■ **EXERCISE GOAL**: Reproduce only the top of the records, down to and including the line containing "colour: Colour = (1, 1, 1)".

■ **DATASET CONTENT**:

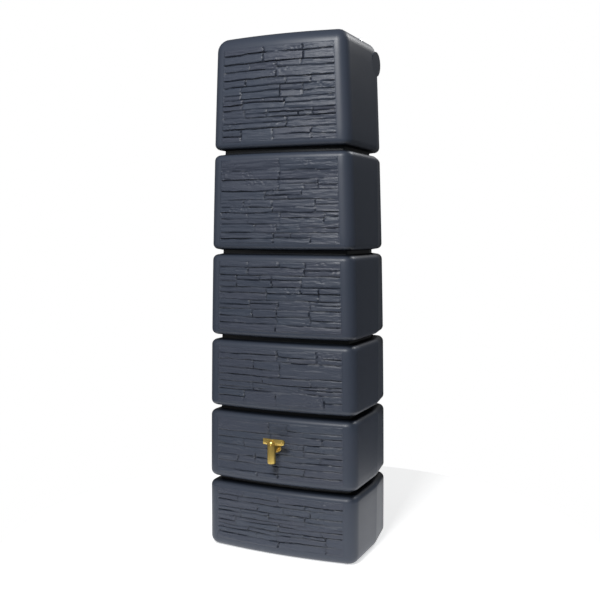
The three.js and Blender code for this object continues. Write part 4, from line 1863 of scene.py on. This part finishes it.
@dataclass(frozen=True)
class SoftBox:
    """A rectangular studio light, aimed at a point on the barrel."""

    name: str
    azimuth: float
    distance: float
    height: float
    size: tuple[float, float]
    power: float
    aim: tuple[float, float, float] = (0, 0, 0.95)
    spread: float = 180
    colour: Colour = (1, 1, 1)

    def make(self) -> None:
        """Hangs the light; its azimuth is 0 in front of the barrel and 90 on its right."""
        lamp = bpy.data.lights.new(self.name, "AREA")
        lamp.shape = "RECTANGLE"
        lamp.size, lamp.size_y = self.size
        lamp.energy = self.power
        lamp.color = self.colour
        lamp.spread = math.radians(self.spread)
        holder = bpy.data.objects.new(self.name, lamp)
        turn = math.radians(self.azimuth)
        at = Vector((math.sin(turn), -math.cos(turn), 0)) * self.distance
        at.z = self.height
        holder.location = at
        holder.rotation_euler = (Vector(self.aim) - at).to_track_quat("-Z", "Y").to_euler()
        holder.visible_camera = False
        bpy.context.scene.collection.objects.link(holder)


@dataclass
class Studio:
    """A white room: a pale floor, soft boxes, the world and the camera."""

    floor_radius: float = 1.1
    backdrop: float = 1.0
    ambient: float = 0.1
    azimuth: float = 24.17
    distance: float = 3.209
    eye: float = 1.1488
    tilt: float = 85.5
    lens: float = 52.8
    lights: tuple[SoftBox, ...] = (
        SoftBox("key", 4, 3.2, 3.2, (1.0, 1.0), 134),
        SoftBox("fill", -50, 3.4, 1.5, (1.2, 2.2), 5),
        SoftBox("rim", 150, 2.6, 3.4, (0.9, 0.9), 36),
    )

    def make(self) -> None:
        """Sets up the room."""
        bpy.ops.mesh.primitive_circle_add(vertices=96, radius=self.floor_radius, fill_type="NGON")
        floor = bpy.context.object
        floor.name = "studio_floor"
        floor.data.materials.append(StudioFloor().make())
        floor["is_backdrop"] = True
        for light in self.lights:
            light.make()
        self._world()
        self._camera()
        scene = bpy.context.scene
        scene.view_settings.view_transform = "Standard"
        scene.view_settings.look = "None"

    def _world(self) -> None:
        """A world that is white to the camera and a dim grey as light."""
        world = bpy.data.worlds.new("studio")
        bpy.context.scene.world = world
        world.use_nodes = True
        tree = world.node_tree
        tree.nodes.clear()
        path = tree.nodes.new("ShaderNodeLightPath")
        seen, lit = tree.nodes.new("ShaderNodeBackground"), tree.nodes.new("ShaderNodeBackground")
        seen.inputs["Strength"].default_value = self.backdrop
        seen.inputs["Color"].default_value = (1, 1, 1, 1)
        lit.inputs["Strength"].default_value = self.ambient
        lit.inputs["Color"].default_value = (0.95, 0.98, 1, 1)
        mix = tree.nodes.new("ShaderNodeMixShader")
        output = tree.nodes.new("ShaderNodeOutputWorld")
        tree.links.new(path.outputs["Is Camera Ray"], mix.inputs[0])
        tree.links.new(lit.outputs[0], mix.inputs[1])
        tree.links.new(seen.outputs[0], mix.inputs[2])
        tree.links.new(mix.outputs[0], output.inputs["Surface"])

    def _camera(self) -> None:
        """Puts the camera where the barrel was seen from."""
        camera = bpy.data.cameras.new("camera")
        camera.lens = self.lens
        holder = bpy.data.objects.new("camera", camera)
        turn = math.radians(self.azimuth)
        holder.location = (self.distance * math.sin(turn), -self.distance * math.cos(turn), self.eye)
        holder.rotation_euler = (math.radians(self.tilt), 0, turn)
        bpy.context.scene.collection.objects.link(holder)
        bpy.context.scene.camera = holder


def main() -> None:
    """Builds everything in order."""
    logging.basicConfig(level=logging.INFO, format="%(name)s: %(message)s")
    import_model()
    for part in (Tank(), Lid(), Tap(), Drain(), Brackets(), Studio()):
        part.make()
    made = [list(corner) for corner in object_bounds()]
    LOG.info("from %s to %s", made[0], made[1])


if __name__ == "__main__":
    main()
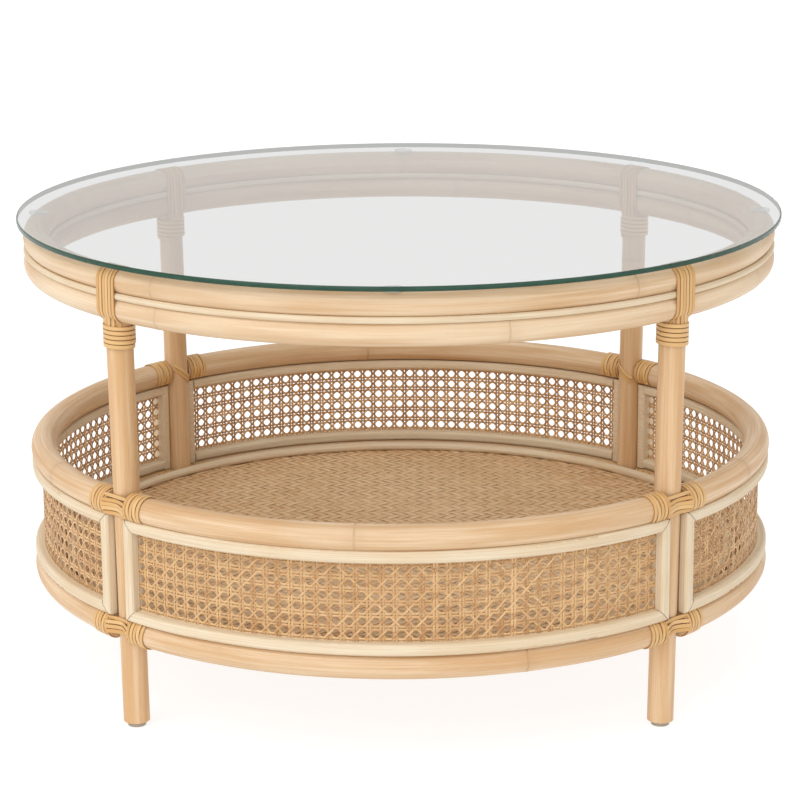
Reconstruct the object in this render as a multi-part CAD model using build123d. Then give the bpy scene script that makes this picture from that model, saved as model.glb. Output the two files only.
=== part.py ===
from build123d import *
import math
import os

# Round coffee table of rattan poles: a loose glass top on two stacked hoops, four poles for
# legs, and a low basket with cane webbing sides and a woven floor.
# Millimetres. Origin on the floor under the middle of the table, +Z up, front towards -Y.

# Overall sizes
glass_diameter = 800.0
table_height = 480.0
basket_top_rail_z = 233.0
basket_floor_rail_z = 105.8

# Poles
rail_pole_d = 27.0
leg_pole_d = 26.5
glass_overhang = 6.3
leg_top_inset = 1.6
leg_foot_inset = 8.4
leg_end_round = 1.5
leg_saddle_depth = 5.0
rail_end_offset = 10.5
splice_gap = 0.3
splice_turn = 1.2

# Glass and its pads
glass_thickness = 5.0
glass_edge_round = 1.2
pad_d = 21.0
pad_thickness = 2.5
glass_wrap_gap = 0.3

# Thin canes laid in the grooves between the two hoops
groove_cane_d = 6.6

# Cane webbing panels and their strips
webbing_offset = 2.6
webbing_thickness = 1.2
webbing_leg_gap = 1.0
webbing_edge_gap = 1.0
outer_strip_width = 12.0
outer_strip_depth = 9.8
outer_upright_offset = 12.2
outer_strip_nest_top = 3.2
outer_strip_nest_bottom = 1.1
inner_strip_width = 10.8
inner_strip_depth = 9.8
inner_strip_gap = 0.2
strip_round = 3.6

# Basket floor
board_thickness = 6.0
board_wrap_gap = 0.4
board_rise = 5.2
mat_thickness = 2.0
bead_d = 9.5
bead_flat = 0.6
bead_leg_gap = 0.35
notch_gap = 2.2
crossbar_width = 38.0
crossbar_thickness = 10.0

# Bindings of split cane peel
peel_thickness = 1.6
hoop_strap_width = 28.0
collar_height = 24.0
collar_thickness = 3.2
rail_wrap_start = 15.0
rail_wrap_length = 24.0
rail_wrap_gap = 0.35
leg_patch_height = 21.0
leg_patch_turn = 49.0
cross_strap_width = 9.0
cross_strap_tilt = 40.0

# Feet
glide_d = 18.5
glide_height = 5.5
glide_round = 1.2

# Screws and nails
screw_shank_d = 3.5
screw_head_d = 7.0
screw_head_h = 2.5
rail_screw_length = 32.0
rail_screw_angle = 52.0
rail_screw_rise = 4.5
rail_screw_side = 4.0
rail_screw_sink = 4.6
leg_screw_length = 50.0
leg_screw_sink = 3.0
leg_screw_offset = 1.0
hoop_screw_bite = 14.0
hoop_screw_sink = 1.0
hoop_screw_count = 8
hoop_screw_inset = 0.7
crossbar_screw_reach = 22.0
crossbar_screw_angle = 12.0
crossbar_screw_length = 38.0
board_screw_tip_gap = 2.7
board_screw_sink = 0.8
board_screw_radii = (110.0, 210.0, 300.0)
nail_shank_d = 2.4
nail_head_d = 7.0
nail_head_h = 1.4
nail_length = 20.0
nail_sink = 1.0

# Clearances
scribe_gap = 0.1
wrap_gap = 0.1
hole_gap = 0.1

# Places that follow from the sizes above
rail_r = rail_pole_d / 2
leg_r = leg_pole_d / 2
glass_bottom_z = table_height - glass_thickness
hoop_radius = glass_diameter / 2 - glass_overhang - rail_r
upper_hoop_z = glass_bottom_z - glass_wrap_gap - peel_thickness - wrap_gap - rail_r
lower_hoop_z = upper_hoop_z - rail_pole_d - scribe_gap
hoop_screw_length = rail_pole_d + hoop_screw_bite - hoop_screw_sink
leg_foot_radius = hoop_radius - leg_foot_inset
leg_top_radius = hoop_radius - leg_top_inset
leg_top_z = lower_hoop_z - rail_r + leg_saddle_depth
lean_per_mm = (leg_top_radius - leg_foot_radius) / leg_top_z

webbing_inner = hoop_radius + webbing_offset - webbing_thickness / 2
webbing_outer = webbing_inner + webbing_thickness
basket_open_low = basket_floor_rail_z + rail_r
basket_open_high = basket_top_rail_z - rail_r

board_top_z = basket_floor_rail_z + board_rise
mat_top_z = board_top_z + mat_thickness
board_bottom_z = board_top_z - board_thickness
crossbar_bottom_z = board_bottom_z - crossbar_thickness
board_screw_length = crossbar_thickness + board_thickness - board_screw_sink - board_screw_tip_gap
board_radius = hoop_radius - rail_r - rail_wrap_gap - peel_thickness - board_wrap_gap

SIDES = {"front": -90.0, "right": 0.0, "back": 90.0, "left": 180.0}
CORNERS = {"front_left": -135.0, "front_right": -45.0, "back_right": 45.0, "back_left": 135.0}
SCREW = (screw_shank_d, screw_head_d, screw_head_h)
NAIL = (nail_shank_d, nail_head_d, nail_head_h)
FAR = 1000.0
SEAT_ARC = 30.0
PANEL_ARC = 100.0


def leg_radius_at(z):
    return leg_foot_radius + lean_per_mm * z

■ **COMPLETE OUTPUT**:
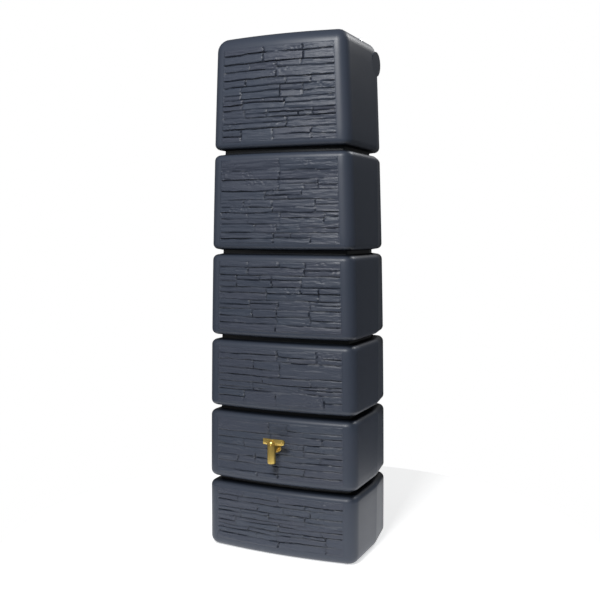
The three.js and Blender code for this object continues. Write part 4, from line 1863 of scene.py on. This part finishes it.
@dataclass(frozen=True)
class SoftBox:
    """A rectangular studio light, aimed at a point on the barrel."""

    name: str
    azimuth: float
    distance: float
    height: float
    size: tuple[float, float]
    power: float
    aim: tuple[float, float, float] = (0, 0, 0.95)
    spread: float = 180
    colour: Colour = (1, 1, 1)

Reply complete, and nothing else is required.